Linux devices allow for a host-wide transparent-proxying for all application, the concept is to redirect the traffic (using iptables) to a local port, where a special application is running. The application forwards the connection over a SOCKS proxy, and everything should go well. But what if the device you are working with does not have iptables enabled kernel and/or the ability to install the forwarding application?

Run the application on another computer, and make it as your default gateway!

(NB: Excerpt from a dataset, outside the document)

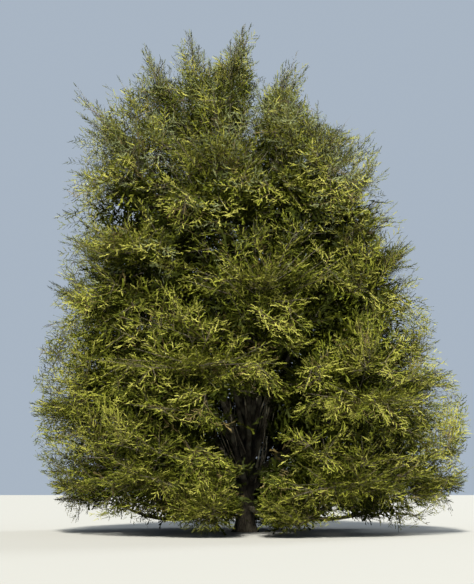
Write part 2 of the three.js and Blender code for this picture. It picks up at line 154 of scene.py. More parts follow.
leaders = [
    {"name": "left_leader", "leaveZ": 4.3, "tip": (-3.7, 0.9, 18), "leanTo": 180, "tipTilt": 82},
    {"name": "outer_leader", "leaveZ": 3.6, "tip": (-6.3, 0.2, 16.3), "leanTo": 180, "tipTilt": 48},
    {"name": "front_leader", "leaveZ": 4.9, "tip": (-2.05, -1.3, 17.75), "leanTo": 180, "tipTilt": 84},
    {"name": "right_leader", "leaveZ": 4.5, "tip": (1.96, 0.5, 17.6), "leanTo": 0, "tipTilt": 50},
]
leaderForm = {
    "leaveTilt": 76, "arriveTilt": 80, "leaveRadius": 0.084, "endRadius": 0.044, "cup": 34, "stemReach": 0.85,
    "endShare": 0.56, "endDrop": 4.9, "heartShare": 0.84, "heartDrop": 2.3,
    "topWidth": 1.5, "topEnd": 0.26, "topTrim": 0.62,
}
trunkTop = {"tip": (0.27, -0.15, 18.5), "heart": (-0.65, 0.1, 16), "leanTo": 0, "tipTilt": 62}
limbTaper = 0.75
up = np.array([0.0, 0.0, 1.0])


def seeded(seed):                 # a small repeatable source of numbers
    factor, step, span = 1664525, 1013904223, 4294967296
    state = [seed]

    def draw(low=0.0, high=1.0):
        state[0] = (state[0] * factor + step) % span
        return low + (high - low) * state[0] / span

    for i in range(3):
        draw()
    return draw


def mix(first, last, share):
    return first + (last - first) * share


def unit(vector):
    return vector / np.linalg.norm(vector)


def heading(azimuth, tilt):
    turn, rise = math.radians(azimuth), math.radians(tilt)
    return np.array([math.cos(rise) * math.cos(turn), math.cos(rise) * math.sin(turn), math.sin(rise)])


def pointAt(azimuth, reach, z):
    return heading(azimuth, 0) * reach + up * z


def outlineAt(z):
    rows = crownOutline
    return np.interp(z, rows["z"], rows["reach"]), np.interp(z, rows["z"], rows["drift"])


def reachAt(azimuth, z):
    reach, drift = outlineAt(z)
    across = drift * math.sin(math.radians(azimuth))
    return drift * math.cos(math.radians(azimuth)) + math.sqrt(reach * reach - across * across)


def swept(start, leaving, end, arriving):
    third = np.linalg.norm(end - start) / 3
    return np.array([start, start + leaving * third, end - arriving * third, end])


def pointOn(curve, share):
    left = 1 - share
    return (curve[0] * left ** 3 + 3 * curve[1] * left ** 2 * share
            + 3 * curve[2] * left * share ** 2 + curve[3] * share ** 3)


def headingOn(curve, share):
    left = 1 - share
    return unit((curve[1] - curve[0]) * left ** 2 + 2 * (curve[2] - curve[1]) * left * share
                + (curve[3] - curve[2]) * share ** 2)


def squareTo(direction, wanted):
    side = unit(wanted - direction * np.dot(direction, wanted))
    return side, np.cross(side, direction)


def levelSide(direction):
    return unit(np.cross(direction, up))


def turned(vector, axis, angle):
    cosine, sine = math.cos(angle), math.sin(angle)
    return vector * cosine + np.cross(axis, vector) * sine + axis * np.dot(axis, vector) * (1 - cosine)


def trunkPoint(z):
    low, high = 0.0, 1.0
    for i in range(trunk["halvings"]):
        middle = (low + high) / 2
        if pointOn(trunk["line"], middle)[2] < z:
            low = middle
        else:
            high = middle
    return pointOn(trunk["line"], low)


def boughSpec(tier, index):
    draw = seeded(seedOfTree + round(tier["leaveZ"] * seedsPerMetre) + index)
    azimuth = tier["azimuths"][index] + (draw() - 0.5) * azimuthPlay
    rise = tier["sway"] * ((index % 2) - 0.5) + (draw() - 0.5) * heightPlay
    leaveZ = tier["leaveZ"] + tier["stagger"] * ((index % 3) - 1)
    end = pointAt(azimuth, tier["endReach"], tier["endZ"] + rise)
    end[0] += outlineAt(end[2])[1] * tier["endReach"] / tier["heartReach"]
    heart = pointAt(azimuth, tier["heartReach"], tier["heartZ"] + rise)
    heart[0] += outlineAt(heart[2])[1]
    arriving = heading(azimuth, tier["arriveTilt"])
    tipZ = tier["tipZ"] + rise
    return {
        "name": f"{tier['name']}_bough_{index + 1}", "mass": f"{tier['name']}_foliage_{index + 1}",
        "group": tier["name"], "side": heading(azimuth - 90, 0), "azimuth": azimuth,
        "line": swept(trunkPoint(leaveZ), heading(azimuth, tier["leaveTilt"]), end, arriving),
        "leaveRadius": tier["leaveRadius"], "endRadius": tier["endRadius"], "endHeading": arriving,
        "cup": tier["cup"], "spread": tier["spread"], "stemReach": growth["stemReach"], "isTop": False,
        "heart": heart, "tip": pointAt(azimuth, reachAt(azimuth, tipZ), tipZ),
        "atTip": heading(azimuth, tier["tipTilt"]),
    }


def leaderSpec(leader):
    form = leaderForm
    tip = np.array(leader["tip"], float)
    azimuth = math.degrees(math.atan2(tip[1], tip[0]))
    level = tip * (1, 1, 0)
    end = level * form["endShare"] + up * (tip[2] - form["endDrop"])
    arriving = heading(azimuth, form["arriveTilt"])
    return {
        "name": leader["name"], "mass": f"{leader['name']}_foliage", "group": "tops",
        "side": heading(azimuth - 90, 0), "azimuth": azimuth,
        "line": swept(trunkPoint(leader["leaveZ"]), heading(azimuth, form["leaveTilt"]), end, arriving),
        "leaveRadius": form["leaveRadius"], "endRadius": form["endRadius"], "endHeading": arriving,
        "cup": form["cup"], "spread": 1, "stemReach": form["stemReach"], "isTop": True,
        "heart": level * form["heartShare"] + up * (tip[2] - form["heartDrop"]), "tip": tip,
        "atTip": heading(leader["leanTo"], leader["tipTilt"]),
    }


def trunkTopSpec():
    form = leaderForm
    return {
        "name": "trunk", "mass": "crown_top_foliage", "group": "tops", "side": np.array([0.0, 1.0, 0.0]),
        "azimuth": 180, "line": trunk["line"], "endRadius": trunk["tipRadius"], "endHeading": up,
        "cup": form["cup"], "spread": 1, "stemReach": form["stemReach"], "isTop": True,
        "heart": np.array(trunkTop["heart"]), "tip": np.array(trunkTop["tip"]),
        "atTip": heading(trunkTop["leanTo"], trunkTop["tipTilt"]),
    }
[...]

This is the main idea behind the solution, we will setup a local computer with what it takes to do the transparent-proxy thing, and redirect traffic from the other device to this one.

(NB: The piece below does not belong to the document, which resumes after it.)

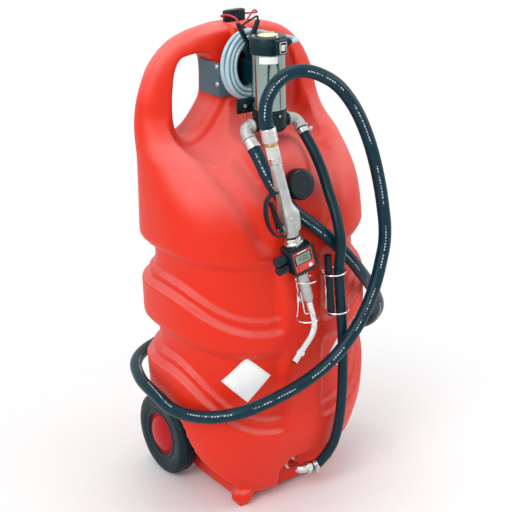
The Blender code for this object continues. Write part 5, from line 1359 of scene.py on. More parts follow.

Install, and configure, redsocks

We are going to install redsocks: This tool allows you to redirect any TCP connection to SOCKS or HTTPS proxy using your firewall, so redirection is system-wide.

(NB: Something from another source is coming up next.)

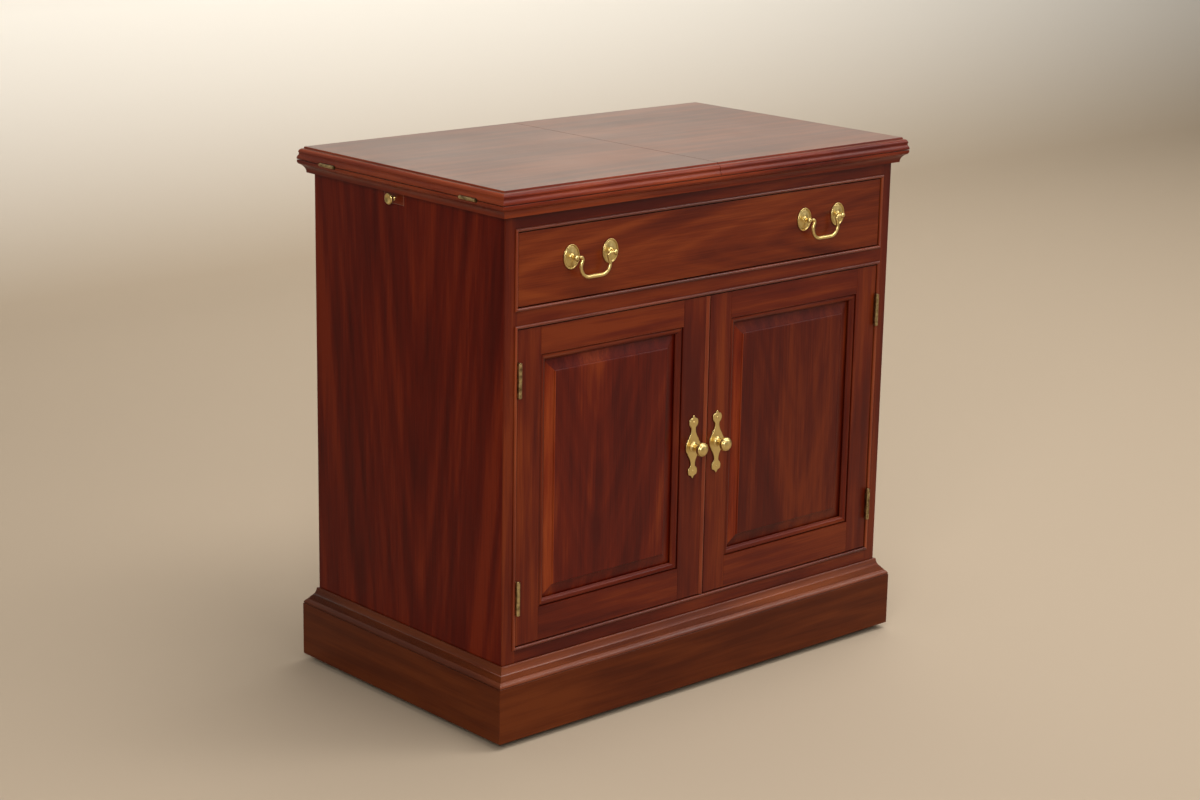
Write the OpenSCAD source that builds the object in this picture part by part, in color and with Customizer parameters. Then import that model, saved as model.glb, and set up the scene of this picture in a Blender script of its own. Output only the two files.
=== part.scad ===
// Flip-top server cabinet: two top leaves fold out onto pull-out lopers,
// over one wide drawer and a cupboard with two panelled doors, on hidden casters.
// +X is the cabinet's right as seen from the front, +Y its back, Z = 0 is the floor.

/* [Case] */
// Width over the side panels
case_w = 846; // [800:2:900]
// Depth from the face frame to the back
case_d = 480; // [450:2:520]
// Height from the plinth's bottom edge to the underside of the fixed top
case_h = 822; // [790:2:860]
// Thickness of the side panels
side_t = 20; // [18:0.5:22]
// Thickness of the face frame, which is also that of the doors and the drawer front
frame_t = 20; // [19:0.5:22]
// Thickness of the back panel
back_t = 6; // [4:0.5:8]
// Thickness of the bottom panel
bottom_t = 20; // [16:0.5:22]

/* [Plinth] */
// Gap between the floor and the plinth's bottom edge
floor_gap = 10; // [8:0.5:13]
// Height of the plinth boards
plinth_h = 90; // [84:1:96]
// Thickness of the plinth boards, and so how far they stand out
plinth_t = 20; // [18:0.5:22]
// Height of the moulding on top of the plinth boards
cap_h = 28.5; // [26:0.5:31]
// How far the side panels and stiles end above the plinth's bottom edge
case_foot_gap = 12; // [8:1:16]

/* [Face frame] */
// Width of the stiles that shows beside the cock bead
stile_w = 19.8; // [17:0.2:24]
// Height of the top rail that shows above the cock bead
top_rail_h = 19.8; // [19.6:0.2:22]
// Height of the drawer opening, over the cock bead
drawer_opening_h = 126; // [118:1:134]
// Height of the rail that shows between the two openings
mid_rail_h = 22.2; // [20:0.2:26]
// Height of the bottom rail that shows above the plinth's moulding
bottom_rail_h = 20.5; // [18:0.5:24]
// Width of the cock bead
bead_w = 5; // [4:0.2:6]
// How far the cock bead stands out from the frame
bead_out = 3; // [2.6:0.1:3.4]
// How deep the cock bead is let into the frame
bead_in = 8; // [6:0.5:9]
// Gap all round the drawer front and the doors
front_gap = 1.5; // [1.2:0.1:2]

/* [Top] */
// Thickness of the fixed top board
top_t = 20.6; // [19:0.2:22]
// Thickness of the two folding leaves
leaf_t = 20.6; // [19:0.2:22]
// How far the top board and the leaves stand out past the case
top_out = 20.5; // [19:0.5:22]
// Gap between a closed leaf and the fixed top
leaf_gap = 1; // [0.8:0.1:1.4]
// Gap between the two leaves at the seam
seam_gap = 0.8; // [0.6:0.1:1.2]
// Height of the small riser at the leaf's top edge
edge_riser = 3; // [2.4:0.1:3.2]
// Radius of the leaf's upper moulding
ovolo_r = 6.5; // [6:0.1:6.8]
// Radius of the leaf's lower moulding
nose_r = 8; // [7.5:0.1:8.4]
// Radius of the hollow under the fixed top's edge
cove_r = 14.5; // [14:0.1:15]

/* [Leaf hinges] */
// Radius of the leaf hinge's barrel
leaf_barrel_r = 2.8; // [2.6:0.1:3]
// Radius of the leaf hinge's pin
leaf_pin_r = 1.3; // [1.1:0.1:1.5]
// Length of the leaf hinge
leaf_hinge_l = 38; // [34:1:44]
// Width of one plate of the leaf hinge
leaf_plate_w = 26; // [22:1:32]
// Thickness of the leaf hinge's plates
leaf_plate_t = 1; // [0.8:0.1:1.2]
// Distance from the middle of the depth to each leaf hinge
leaf_hinge_y = 177.5; // [150:0.5:190]
// How far the hinge axis stands out past the leaf's edge
leaf_axis_out = 0.5; // [0.4:0.1:0.8]

/* [Lopers] */
// Width of each pull-out loper
loper_w = 51; // [46:1:55]
// Height of each loper
loper_h = 19; // [18:0.5:19]
// Length of each loper
loper_l = 620; // [560:10:660]
// How far a loper pulls out
loper_travel = 300; // [240:10:320]
// Gap between a loper and the fixed top above it
loper_top_gap = 0.5; // [0.4:0.1:0.6]
// Gap between a loper and its guides
loper_gap = 0.3; // [0.2:0.1:0.5]
// Thickness of the divider between the two lopers
divider_t = 8.4; // [7:0.2:12]
// Width of the outer guides of the lopers
guide_w = 22; // [18:1:30]
// Gap between the guides' ends and the drawer's kickers
guide_end_gap = 20; // [5:1:40]
// Thickness of the cleats under the lopers
cleat_t = 5; // [4:0.5:5]
// Width of the cleats under the lopers
cleat_w = 50; // [40:1:70]
// Radius of the loper knob's head
loper_knob_r = 9.1; // [8:0.1:9.5]
// Distance from the loper's top to its knob's head
loper_knob_down = 0.9; // [0.5:0.1:1.5]
// How far the loper knob stands out
loper_knob_l = 12.5; // [11:0.5:15]

/* [Drawer] */
// Thickness of the drawer's sides and back
drawer_side_t = 12; // [10:0.5:14]
// Depth of the drawer box behind its front
drawer_box_d = 400; // [370:5:410]
// Gap between the drawer's sides and the stiles' inner line
drawer_side_gap = 4.2; // [3.5:0.1:6]
// Thickness of the drawer bottom
drawer_bottom_t = 5; // [4:0.5:6]
// Height of the drawer bottom above the lower edge of the sides
drawer_bottom_up = 10; // [8:1:14]
// Depth of the grooves that hold the drawer bottom
drawer_groove = 6; // [4:0.5:7]
// How far the drawer's sides stay below the top of its opening
drawer_side_down = 7; // [6:0.5:14]
// Running gap of the drawer on its runners, guides and kickers
drawer_run_gap = 0.3; // [0.3:0.05:0.5]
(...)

sudo apt-get install redsocks

Configure redsocks.conf:

sudo nano /etc/redsocks.conf
redsocks {
        /* `local_ip' defaults to 127.0.0.1 for security reasons,
         * use 0.0.0.0 if you want to listen on every interface.
         * `local_*' are used as port to redirect to.
         */
        local_ip = 0.0.0.0;
        local_port = 12345;

        // `ip' and `port' are IP and tcp-port of proxy-server
        ip = 127.0.0.1;
        port = 9999;


        // known types: socks4, socks5, http-connect, http-relay
        type = socks5;
}

This assumes I am running a socks5 proxy on port 9999.

Next we will create the iptables chain:

# Create new chain
sudo iptables -t nat -N REDSOCKS
# Ignore LANs and some other reserved addresses.
sudo iptables -t nat -A REDSOCKS -d 0.0.0.0/8 -j RETURN
sudo iptables -t nat -A REDSOCKS -d 10.0.0.0/8 -j RETURN
sudo iptables -t nat -A REDSOCKS -d 127.0.0.0/8 -j RETURN
sudo iptables -t nat -A REDSOCKS -d 169.254.0.0/16 -j RETURN
sudo iptables -t nat -A REDSOCKS -d 172.16.0.0/12 -j RETURN
sudo iptables -t nat -A REDSOCKS -d 192.168.0.0/16 -j RETURN
sudo iptables -t nat -A REDSOCKS -d 224.0.0.0/4 -j RETURN
sudo iptables -t nat -A REDSOCKS -d 240.0.0.0/4 -j RETURN
# Anything else should be redirected to port 12345
sudo iptables -t nat -A REDSOCKS -p tcp -j REDIRECT --to-ports 12345

And will add the rules that define which packets should be forwarded to the REDSOCKS chain:

sudo iptables -t nat -A OUTPUT -p tcp --dport 80 -j REDSOCKS
sudo iptables -t nat -A OUTPUT -p tcp --dport 443 -j REDSOCKS

This will take care of outgoing connections to 80, 443 ports (http, https).

Now we run redsocks:

sudo killall redsocks
sudo redsocks -c /etc/redsocks.conf

Configuring the other device to use the new setup

The idea here is to use route utility to change the device default route from the router to our host above.

For the reference, the device I am doing here is a Nook Simple Touch, it runs Android 2.1, and does not have iptables itself. The device is rooted, and I am connecting using adb shell.

First I will invoke route by itself, to see current routing information:

# busybox route 
Kernel IP routing table
Destination     Gateway         Genmask         Flags Metric Ref    Use Iface
192.168.1.0     *               255.255.255.0   U     0      0        0 tiwlan0
default         192.168.1.1     0.0.0.0         UG    0      0        0 tiwlan0

Now I will delete my router (192.168.1.1), and add my laptop (192.168.1.100) instead as the default route (For a reason that I don’t know, I have to do some browsing from the nook, then the two devices can ping each other, then I can proceed with the following):

busybox route del default gw 192.168.1.1 tiwlan0
busybox route add default gw 192.168.1.100 tiwlan0

Important: I am using busybox route instead of route, because the default route binary is not working on this device.

And on the mother PC, where redsocks is installed, I do the following:

iptables -t nat -A PREROUTING -p tcp -s 192.168.1.200 -j REDSOCKS

Where 192.168.1.200 is my nook IP. You have to do the following as well (to allow for domain name lookup):

sudo iptables -A POSTROUTING -t nat -j MASQUERADE
sudo echo 1 > /proc/sys/net/ipv4/ip_forward

And that’s it, now your Android apps should all be proxified through the configured proxy.

Summary of addresses

For convenience, and for the sake of clarity, here is a list of used addresses in the above setup:

  • 192.168.1.1 router
  • 192.168.1.100 The computer that hosts redsocks and iptables.
    • :12345 The configured port for redsocks
    • :9999 The configured socks proxy (ssh -D9999 for example.)
  • 192.168.1.200 The android device that lacks iptables/redsocks. We set its default gateway to be 192.168.1.100.